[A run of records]

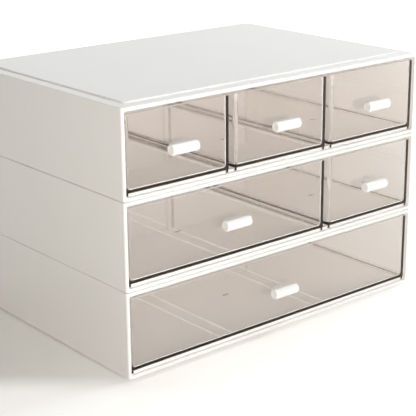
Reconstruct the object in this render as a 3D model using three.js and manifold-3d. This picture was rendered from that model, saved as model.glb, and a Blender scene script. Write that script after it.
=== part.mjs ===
// A desk organizer of three stacked white units with six clear drawers, in millimetres, +Z up, front towards -Y.
import * as THREE from 'three';
import { mergeVertices } from 'three/addons/utils/BufferGeometryUtils.js';
import loadManifold from 'manifold-3d';

// Case, the moulded shell of each of the three tiers
const case_width = 305;
const case_depth = 214;
const case_height = 68.4;
const case_side_wall = 2.2;
const case_back_wall = 2.2;
const case_floor_thickness = 3.2;
const case_ceiling_thickness = 2.9;
const case_upright_radius = 2.2;
const case_edge_chamfer = 0.5;
const opening_top_radius = 1.6;
const opening_bottom_radius = 2.0;
const tier_count = 3;

// Raised panel on the case's top, and the recess in the underside of the case above it
const panel_side_margin = 10;
const panel_front_margin = 11;
const panel_back_margin = 10;
const panel_height = 1.2;
const panel_corner_radius = 4;
const panel_chamfer = 0.3;
const stacking_clearance = 0.3;

// Anti-slip pads under the bottom case
const pad_radius = 7;
const pad_stand_out = 0.6;
const pad_edge_chamfer = 0.3;
const pad_inset = 16;

// Drawers
const drawers_across = 3;
const drawer_side_clearance = 1.2;
const drawer_gap = 6;
const drawer_front_inset = 2;
const drawer_back_clearance = 0.3;
const drawer_top_clearance = 2.4;
const drawer_wall = 1.5;
const drawer_floor_thickness = 1.5;
const drawer_underside_gap = 2.5;
const drawer_bottom_radius = 0.8;
const drawer_upright_radius = 0.8;
const drawer_brim_radius = 0.6;
const drawer_inner_bottom_radius = 3;
const drawer_inner_upright_radius = 1.5;

// Runners under a drawer and the rails on the case floor that they slide beside
const runner_width = 2;
const runner_seat_gap = 0.3;
const runner_edge_margin = 0.2;
const runner_front_margin = 0.5;
const runner_end_taper = 0.8;
const rail_width = 1.6;
const rail_height = 1.5;
const rail_guide_clearance = 0.5;
const rail_front_margin = 10;
const rail_back_margin = 8;
const rail_end_taper = 3;

// Low rib across the case floor under the drawers' fronts, open where a runner passes
const floor_rib_from_front = 2.8;
const floor_rib_thickness = 1.4;
const floor_rib_height = 2.1;
const floor_rib_draft = 0.2;
const floor_rib_clearance = 0.5;

// Mark that the mould's gate leaves on a drawer's floor
const gate_mark_length = 6;
const gate_mark_width = 1.4;
const gate_mark_height = 0.4;
const gate_mark_from_front = 68;

// Handle
const bar_radius = 4.2;
const bar_length = 24.6;
const bar_edge_radius = 1.1;
const bar_dish_depth = 0.3;
const bar_dish_radius = 2.7;
const bar_standoff = 6.0;
const handle_height_share = 0.469;
const neck_width = 15.6;
const neck_height = 7.9;
const neck_corner_radius = 2.2;
const slot_width = 13;
const slot_height = 5;
const slot_corner_radius = 1.2;
const prong_thickness = 2.2;
const prong_clearance = 0.3;
const prong_reach = 1.6;
const barb_overlap = 0.7;

// Faces on a quarter turn, and the overrun of a cut
const corner_faces = 4;
const bar_faces = 24;
const bar_edge_faces = 3;
const pad_faces = 24;
const cut_overrun = 1;

// Places worked out from the sizes above
const opening_width = case_width - 2 * case_side_wall;
const cavity_height = case_height - case_floor_thickness - case_ceiling_thickness;
const narrow_width = (opening_width - 2 * drawer_side_clearance - (drawers_across - 1) * drawer_gap) / drawers_across;
const drawer_pitch = narrow_width + drawer_gap;
const drawer_depth = case_depth - case_back_wall - drawer_front_inset - drawer_back_clearance;
const drawer_height = cavity_height - drawer_underside_gap - drawer_top_clearance;
const drawer_row_left = -opening_width / 2 + drawer_side_clearance;
const recess_depth = panel_height + stacking_clearance;
const pad_thickness = recess_depth + pad_stand_out;
const bar_centre_front = bar_standoff - drawer_front_inset;
const case_front = (bar_centre_front + bar_radius - case_depth) / 2;

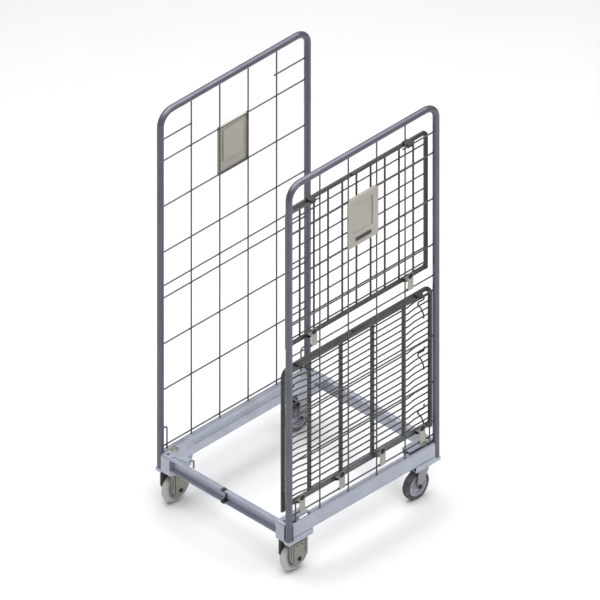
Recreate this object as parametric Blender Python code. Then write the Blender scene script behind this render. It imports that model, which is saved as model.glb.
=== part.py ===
"""Roll cage container: a steel base on two fixed and two swivel casters, two tube side panels filled
with welded wire, and a slatted deck and a mesh shelf that fold down from the right panel.

X runs from the left panel to the right one, Y from the front to the back, Z up from the floor.
The origin is on the floor under the middle of the cage. All lengths are in metres.
"""

import math

import bmesh
import bpy
from mathutils import Matrix, Vector

GAP = 0.0003  # between pieces that touch

# Side panels
PANEL_X = 0.3445
POST_Y = 0.394
TUBE_R = 0.0135
TUBE_WALL = 0.002
TUBE_TOP = 1.800
TUBE_BEND = 0.060
POST_FOOT = 0.165

# Wires of the side panels
WIRE_R = 0.003
CROSS_WIRE_SHIFT = 0.005
HINGE_WIRE_X = PANEL_X - CROSS_WIRE_SHIFT
UPRIGHT_WIRE_YS = (-0.2285, -0.076, 0.076, 0.2285)
TOP_WIRE_Z = 1.577
WIRE_PITCH = 0.2125
CROSS_WIRES = 6
STUB_WIRE_Z = 1.672
STUB_OVERHANG = 0.008
SHELF_HINGE_WIRE_Z = 1.0078
LEFT_WIRE_DROP = 0.0045
LEFT_MIDDLE_WIRE_Z = 0.9915
DECK_HINGE_WIRE_Z = 0.269
LEFT_BOTTOM_WIRE_Z = 0.250
CORNER_ROD_Z = 0.337
CORNER_ROD_REACH = 0.035

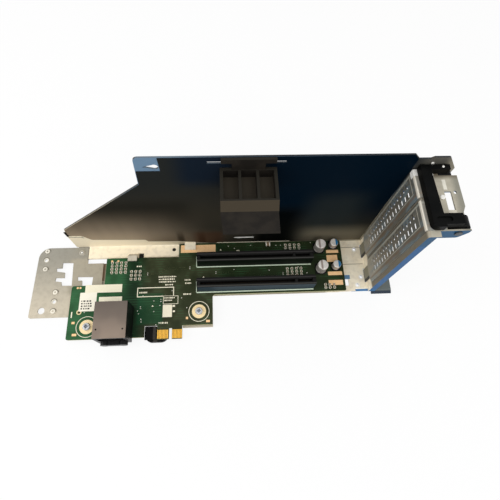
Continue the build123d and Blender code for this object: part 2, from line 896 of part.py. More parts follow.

→ **What to do**: Print only the lines from the top of the data above down to the line holding "const drawer_inner_upright_radius = 1.5;", inclusive.

→ **Output for this exercise**:
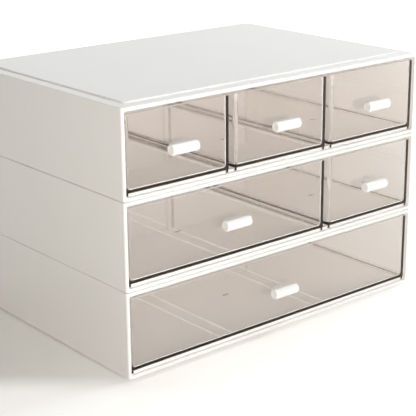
Reconstruct the object in this render as a 3D model using three.js and manifold-3d. This picture was rendered from that model, saved as model.glb, and a Blender scene script. Write that script after it.
=== part.mjs ===
// A desk organizer of three stacked white units with six clear drawers, in millimetres, +Z up, front towards -Y.
import * as THREE from 'three';
import { mergeVertices } from 'three/addons/utils/BufferGeometryUtils.js';
import loadManifold from 'manifold-3d';

// Case, the moulded shell of each of the three tiers
const case_width = 305;
const case_depth = 214;
const case_height = 68.4;
const case_side_wall = 2.2;
const case_back_wall = 2.2;
const case_floor_thickness = 3.2;
const case_ceiling_thickness = 2.9;
const case_upright_radius = 2.2;
const case_edge_chamfer = 0.5;
const opening_top_radius = 1.6;
const opening_bottom_radius = 2.0;
const tier_count = 3;

// Raised panel on the case's top, and the recess in the underside of the case above it
const panel_side_margin = 10;
const panel_front_margin = 11;
const panel_back_margin = 10;
const panel_height = 1.2;
const panel_corner_radius = 4;
const panel_chamfer = 0.3;
const stacking_clearance = 0.3;

// Anti-slip pads under the bottom case
const pad_radius = 7;
const pad_stand_out = 0.6;
const pad_edge_chamfer = 0.3;
const pad_inset = 16;

// Drawers
const drawers_across = 3;
const drawer_side_clearance = 1.2;
const drawer_gap = 6;
const drawer_front_inset = 2;
const drawer_back_clearance = 0.3;
const drawer_top_clearance = 2.4;
const drawer_wall = 1.5;
const drawer_floor_thickness = 1.5;
const drawer_underside_gap = 2.5;
const drawer_bottom_radius = 0.8;
const drawer_upright_radius = 0.8;
const drawer_brim_radius = 0.6;
const drawer_inner_bottom_radius = 3;
const drawer_inner_upright_radius = 1.5;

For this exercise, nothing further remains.